## Work instructions
Quote the entries below from the line with "obj.data.transform(world)" through the line with "frontEdge = frameLow[1]", both ends included, and only those lines.

## Records for the exercise
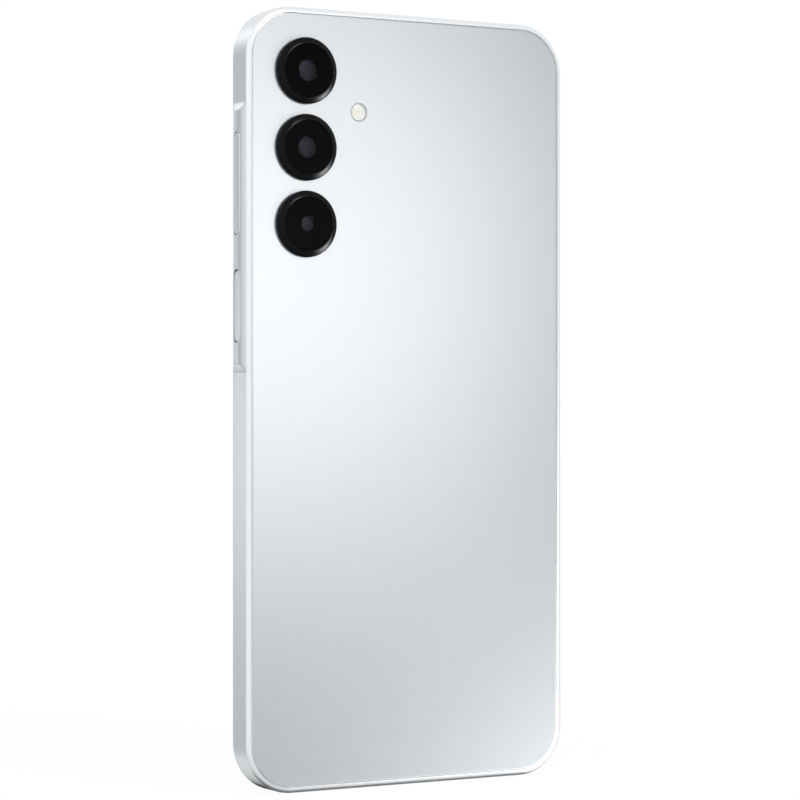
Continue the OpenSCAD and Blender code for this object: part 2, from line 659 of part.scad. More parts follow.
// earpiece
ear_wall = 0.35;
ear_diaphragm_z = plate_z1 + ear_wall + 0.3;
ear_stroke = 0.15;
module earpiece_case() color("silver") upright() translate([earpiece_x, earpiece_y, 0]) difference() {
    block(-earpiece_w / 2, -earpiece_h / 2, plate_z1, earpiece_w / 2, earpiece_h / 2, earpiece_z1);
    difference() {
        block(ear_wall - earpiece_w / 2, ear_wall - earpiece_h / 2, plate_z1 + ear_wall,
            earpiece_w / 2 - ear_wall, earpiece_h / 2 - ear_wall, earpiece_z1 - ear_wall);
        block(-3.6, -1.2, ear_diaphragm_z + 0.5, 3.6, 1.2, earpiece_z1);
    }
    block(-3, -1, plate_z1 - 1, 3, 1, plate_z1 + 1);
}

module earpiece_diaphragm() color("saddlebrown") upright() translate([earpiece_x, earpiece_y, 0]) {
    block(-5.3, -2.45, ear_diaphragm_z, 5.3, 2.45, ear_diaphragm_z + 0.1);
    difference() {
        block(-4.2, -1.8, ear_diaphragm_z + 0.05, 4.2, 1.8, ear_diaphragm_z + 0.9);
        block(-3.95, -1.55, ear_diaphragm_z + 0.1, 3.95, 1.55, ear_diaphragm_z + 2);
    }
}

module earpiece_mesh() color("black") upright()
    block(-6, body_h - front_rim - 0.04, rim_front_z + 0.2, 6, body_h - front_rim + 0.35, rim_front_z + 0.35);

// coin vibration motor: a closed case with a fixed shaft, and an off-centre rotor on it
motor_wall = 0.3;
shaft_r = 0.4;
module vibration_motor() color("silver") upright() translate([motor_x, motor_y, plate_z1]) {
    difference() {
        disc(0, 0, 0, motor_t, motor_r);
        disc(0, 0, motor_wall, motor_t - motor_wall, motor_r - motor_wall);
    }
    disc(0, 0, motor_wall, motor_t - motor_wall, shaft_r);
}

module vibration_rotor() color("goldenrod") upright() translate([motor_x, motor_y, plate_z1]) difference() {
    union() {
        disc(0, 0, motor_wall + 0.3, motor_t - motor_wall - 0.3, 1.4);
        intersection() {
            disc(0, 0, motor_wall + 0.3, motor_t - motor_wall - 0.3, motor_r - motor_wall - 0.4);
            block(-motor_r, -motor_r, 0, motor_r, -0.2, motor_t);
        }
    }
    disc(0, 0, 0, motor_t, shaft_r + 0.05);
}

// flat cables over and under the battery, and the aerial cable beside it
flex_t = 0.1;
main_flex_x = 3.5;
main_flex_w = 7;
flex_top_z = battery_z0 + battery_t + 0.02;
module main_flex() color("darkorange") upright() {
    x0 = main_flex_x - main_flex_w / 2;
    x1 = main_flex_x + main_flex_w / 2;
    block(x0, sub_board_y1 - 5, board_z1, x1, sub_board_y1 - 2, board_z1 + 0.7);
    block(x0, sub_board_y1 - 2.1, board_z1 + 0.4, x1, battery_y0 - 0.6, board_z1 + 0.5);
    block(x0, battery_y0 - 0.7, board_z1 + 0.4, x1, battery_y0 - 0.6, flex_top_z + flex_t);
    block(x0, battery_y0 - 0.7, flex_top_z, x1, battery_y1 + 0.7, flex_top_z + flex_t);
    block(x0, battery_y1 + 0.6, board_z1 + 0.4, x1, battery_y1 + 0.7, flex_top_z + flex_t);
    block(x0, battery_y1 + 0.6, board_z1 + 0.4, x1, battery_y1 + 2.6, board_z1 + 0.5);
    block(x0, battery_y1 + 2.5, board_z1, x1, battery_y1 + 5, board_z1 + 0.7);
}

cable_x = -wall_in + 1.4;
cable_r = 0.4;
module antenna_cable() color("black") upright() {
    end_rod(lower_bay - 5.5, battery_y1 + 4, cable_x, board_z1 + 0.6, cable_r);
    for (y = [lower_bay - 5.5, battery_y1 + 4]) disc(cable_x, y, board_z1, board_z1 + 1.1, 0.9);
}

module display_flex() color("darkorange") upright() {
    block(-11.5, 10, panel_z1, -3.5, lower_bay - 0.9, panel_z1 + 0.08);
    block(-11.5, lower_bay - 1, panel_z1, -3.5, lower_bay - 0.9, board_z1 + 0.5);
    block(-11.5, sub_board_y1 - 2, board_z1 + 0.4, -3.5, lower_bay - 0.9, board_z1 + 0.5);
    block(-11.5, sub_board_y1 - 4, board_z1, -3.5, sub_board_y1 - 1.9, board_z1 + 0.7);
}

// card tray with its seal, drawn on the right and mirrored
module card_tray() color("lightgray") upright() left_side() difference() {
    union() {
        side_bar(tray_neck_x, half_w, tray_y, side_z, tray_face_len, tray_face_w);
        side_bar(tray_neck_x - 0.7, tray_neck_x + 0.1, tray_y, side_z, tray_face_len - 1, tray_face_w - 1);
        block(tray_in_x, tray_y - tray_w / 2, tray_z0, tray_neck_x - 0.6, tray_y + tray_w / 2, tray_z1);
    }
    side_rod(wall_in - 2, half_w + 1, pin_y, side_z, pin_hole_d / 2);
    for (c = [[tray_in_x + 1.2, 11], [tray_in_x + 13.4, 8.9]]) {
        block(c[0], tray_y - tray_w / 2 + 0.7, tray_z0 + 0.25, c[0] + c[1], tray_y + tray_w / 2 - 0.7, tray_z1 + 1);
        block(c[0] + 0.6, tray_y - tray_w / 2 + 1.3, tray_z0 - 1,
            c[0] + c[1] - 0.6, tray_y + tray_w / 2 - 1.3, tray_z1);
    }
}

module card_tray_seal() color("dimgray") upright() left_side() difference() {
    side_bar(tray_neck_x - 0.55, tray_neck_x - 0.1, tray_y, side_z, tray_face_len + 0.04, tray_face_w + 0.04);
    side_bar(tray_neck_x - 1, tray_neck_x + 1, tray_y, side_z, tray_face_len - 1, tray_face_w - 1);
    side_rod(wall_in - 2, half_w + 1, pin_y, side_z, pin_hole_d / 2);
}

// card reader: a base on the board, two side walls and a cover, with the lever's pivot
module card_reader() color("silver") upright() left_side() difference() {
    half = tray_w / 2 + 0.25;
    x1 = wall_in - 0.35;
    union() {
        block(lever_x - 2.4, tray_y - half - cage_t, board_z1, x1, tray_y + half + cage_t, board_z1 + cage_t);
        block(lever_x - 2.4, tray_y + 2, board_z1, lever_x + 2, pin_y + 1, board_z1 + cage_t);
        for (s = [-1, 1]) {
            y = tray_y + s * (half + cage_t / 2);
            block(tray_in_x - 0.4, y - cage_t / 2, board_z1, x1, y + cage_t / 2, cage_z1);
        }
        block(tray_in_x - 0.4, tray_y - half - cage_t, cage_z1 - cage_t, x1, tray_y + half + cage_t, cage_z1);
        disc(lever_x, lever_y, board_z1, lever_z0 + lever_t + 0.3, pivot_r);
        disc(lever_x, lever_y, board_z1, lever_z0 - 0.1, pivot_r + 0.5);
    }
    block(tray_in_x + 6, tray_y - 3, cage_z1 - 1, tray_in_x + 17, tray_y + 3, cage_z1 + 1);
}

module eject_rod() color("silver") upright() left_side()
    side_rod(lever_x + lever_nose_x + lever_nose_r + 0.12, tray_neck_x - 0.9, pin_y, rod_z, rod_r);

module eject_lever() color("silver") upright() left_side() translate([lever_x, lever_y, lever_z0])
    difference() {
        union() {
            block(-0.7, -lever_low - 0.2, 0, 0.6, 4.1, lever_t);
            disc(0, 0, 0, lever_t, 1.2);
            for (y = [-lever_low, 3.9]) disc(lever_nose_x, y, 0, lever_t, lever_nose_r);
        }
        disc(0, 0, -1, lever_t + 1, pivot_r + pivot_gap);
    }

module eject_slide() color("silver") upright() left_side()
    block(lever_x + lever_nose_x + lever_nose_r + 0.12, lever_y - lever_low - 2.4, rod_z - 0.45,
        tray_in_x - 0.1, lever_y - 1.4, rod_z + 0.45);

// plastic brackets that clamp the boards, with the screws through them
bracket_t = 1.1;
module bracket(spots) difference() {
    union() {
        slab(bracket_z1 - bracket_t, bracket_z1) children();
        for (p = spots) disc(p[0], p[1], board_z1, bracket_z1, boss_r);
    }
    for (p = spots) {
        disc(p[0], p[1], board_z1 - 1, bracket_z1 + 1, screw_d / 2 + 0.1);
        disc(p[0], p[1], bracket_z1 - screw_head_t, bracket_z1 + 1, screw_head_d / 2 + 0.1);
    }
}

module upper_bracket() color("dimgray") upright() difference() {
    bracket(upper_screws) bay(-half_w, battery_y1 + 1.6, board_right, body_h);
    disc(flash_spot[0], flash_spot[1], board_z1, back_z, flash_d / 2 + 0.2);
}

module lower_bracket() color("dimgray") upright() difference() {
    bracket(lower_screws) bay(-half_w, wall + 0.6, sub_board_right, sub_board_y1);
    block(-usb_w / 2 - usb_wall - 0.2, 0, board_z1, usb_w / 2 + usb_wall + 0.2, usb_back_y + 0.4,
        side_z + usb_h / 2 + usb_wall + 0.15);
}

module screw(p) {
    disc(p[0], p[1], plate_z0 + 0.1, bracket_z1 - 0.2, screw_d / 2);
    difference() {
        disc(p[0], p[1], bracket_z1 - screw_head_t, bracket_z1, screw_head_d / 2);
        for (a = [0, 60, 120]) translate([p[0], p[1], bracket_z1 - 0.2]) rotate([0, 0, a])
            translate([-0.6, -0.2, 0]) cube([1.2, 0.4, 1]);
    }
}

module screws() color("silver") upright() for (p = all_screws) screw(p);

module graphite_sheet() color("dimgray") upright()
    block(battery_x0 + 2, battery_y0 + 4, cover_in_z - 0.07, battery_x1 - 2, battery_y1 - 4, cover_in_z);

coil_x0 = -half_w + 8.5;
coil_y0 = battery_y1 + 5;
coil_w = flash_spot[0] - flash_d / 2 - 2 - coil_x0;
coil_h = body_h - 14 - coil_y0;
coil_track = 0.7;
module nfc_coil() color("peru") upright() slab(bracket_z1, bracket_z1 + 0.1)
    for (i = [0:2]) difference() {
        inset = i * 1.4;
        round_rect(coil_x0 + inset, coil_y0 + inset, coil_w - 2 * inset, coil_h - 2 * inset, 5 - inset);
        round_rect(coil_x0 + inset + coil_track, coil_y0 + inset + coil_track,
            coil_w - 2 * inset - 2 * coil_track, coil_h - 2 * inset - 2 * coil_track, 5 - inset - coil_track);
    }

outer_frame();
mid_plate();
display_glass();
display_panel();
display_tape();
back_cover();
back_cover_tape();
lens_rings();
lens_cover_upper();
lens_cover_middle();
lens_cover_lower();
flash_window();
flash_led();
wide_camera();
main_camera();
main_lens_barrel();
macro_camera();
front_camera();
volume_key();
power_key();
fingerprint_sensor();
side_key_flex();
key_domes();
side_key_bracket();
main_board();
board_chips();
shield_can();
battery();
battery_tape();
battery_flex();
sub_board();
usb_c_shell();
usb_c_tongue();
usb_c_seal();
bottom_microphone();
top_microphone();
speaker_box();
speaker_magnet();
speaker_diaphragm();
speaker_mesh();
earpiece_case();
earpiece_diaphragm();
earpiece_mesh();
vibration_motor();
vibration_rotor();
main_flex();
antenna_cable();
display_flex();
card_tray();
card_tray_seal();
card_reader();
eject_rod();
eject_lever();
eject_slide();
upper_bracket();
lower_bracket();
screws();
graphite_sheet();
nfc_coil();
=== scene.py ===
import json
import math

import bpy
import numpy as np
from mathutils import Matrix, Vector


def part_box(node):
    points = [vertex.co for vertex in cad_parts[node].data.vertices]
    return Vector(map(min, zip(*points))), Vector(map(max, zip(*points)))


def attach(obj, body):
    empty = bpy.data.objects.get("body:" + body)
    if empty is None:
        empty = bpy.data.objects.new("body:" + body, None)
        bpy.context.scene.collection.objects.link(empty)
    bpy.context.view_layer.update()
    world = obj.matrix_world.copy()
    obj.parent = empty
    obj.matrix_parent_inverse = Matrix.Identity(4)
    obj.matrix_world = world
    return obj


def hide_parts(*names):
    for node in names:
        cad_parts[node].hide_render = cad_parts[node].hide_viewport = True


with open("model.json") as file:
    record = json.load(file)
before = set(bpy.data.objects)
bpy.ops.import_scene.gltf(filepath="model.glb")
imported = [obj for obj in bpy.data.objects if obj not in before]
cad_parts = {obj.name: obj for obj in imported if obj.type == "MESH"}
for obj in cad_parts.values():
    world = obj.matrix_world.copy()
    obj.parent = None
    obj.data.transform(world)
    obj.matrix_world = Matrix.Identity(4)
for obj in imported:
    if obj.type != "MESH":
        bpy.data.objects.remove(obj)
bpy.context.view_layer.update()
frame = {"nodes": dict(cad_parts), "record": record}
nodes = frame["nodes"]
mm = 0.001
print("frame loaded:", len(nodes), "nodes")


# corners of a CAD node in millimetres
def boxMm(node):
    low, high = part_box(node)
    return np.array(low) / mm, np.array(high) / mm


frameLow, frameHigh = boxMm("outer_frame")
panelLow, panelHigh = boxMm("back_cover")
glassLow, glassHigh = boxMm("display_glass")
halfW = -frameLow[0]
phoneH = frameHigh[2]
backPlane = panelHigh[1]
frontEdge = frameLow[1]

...

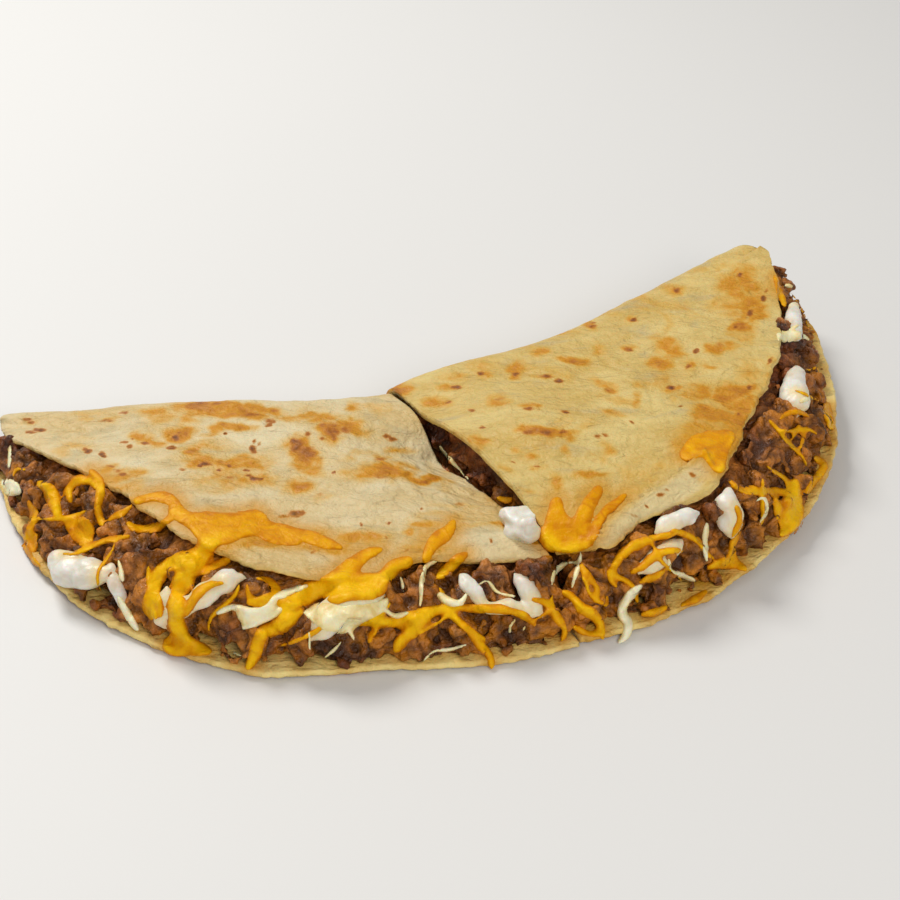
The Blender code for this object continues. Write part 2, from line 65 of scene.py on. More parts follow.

---

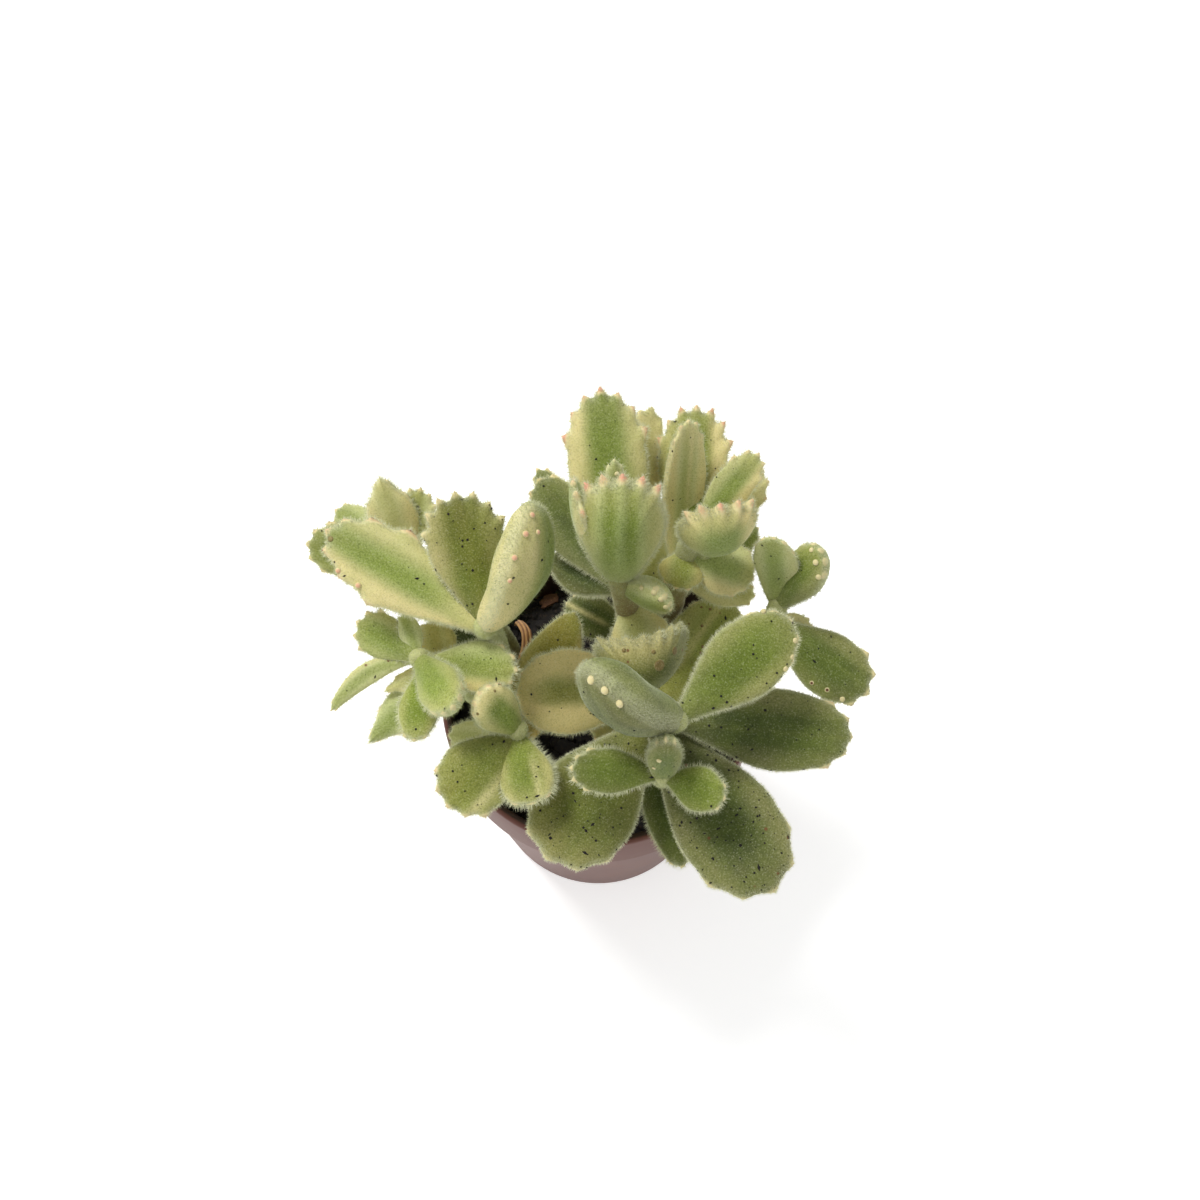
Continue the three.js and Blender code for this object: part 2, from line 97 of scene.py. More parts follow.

## Answer to this problem
    obj.data.transform(world)
    obj.matrix_world = Matrix.Identity(4)
for obj in imported:
    if obj.type != "MESH":
        bpy.data.objects.remove(obj)
bpy.context.view_layer.update()
frame = {"nodes": dict(cad_parts), "record": record}
nodes = frame["nodes"]
mm = 0.001
print("frame loaded:", len(nodes), "nodes")


# corners of a CAD node in millimetres
def boxMm(node):
    low, high = part_box(node)
    return np.array(low) / mm, np.array(high) / mm


frameLow, frameHigh = boxMm("outer_frame")
panelLow, panelHigh = boxMm("back_cover")
glassLow, glassHigh = boxMm("display_glass")
halfW = -frameLow[0]
phoneH = frameHigh[2]
backPlane = panelHigh[1]
frontEdge = frameLow[1]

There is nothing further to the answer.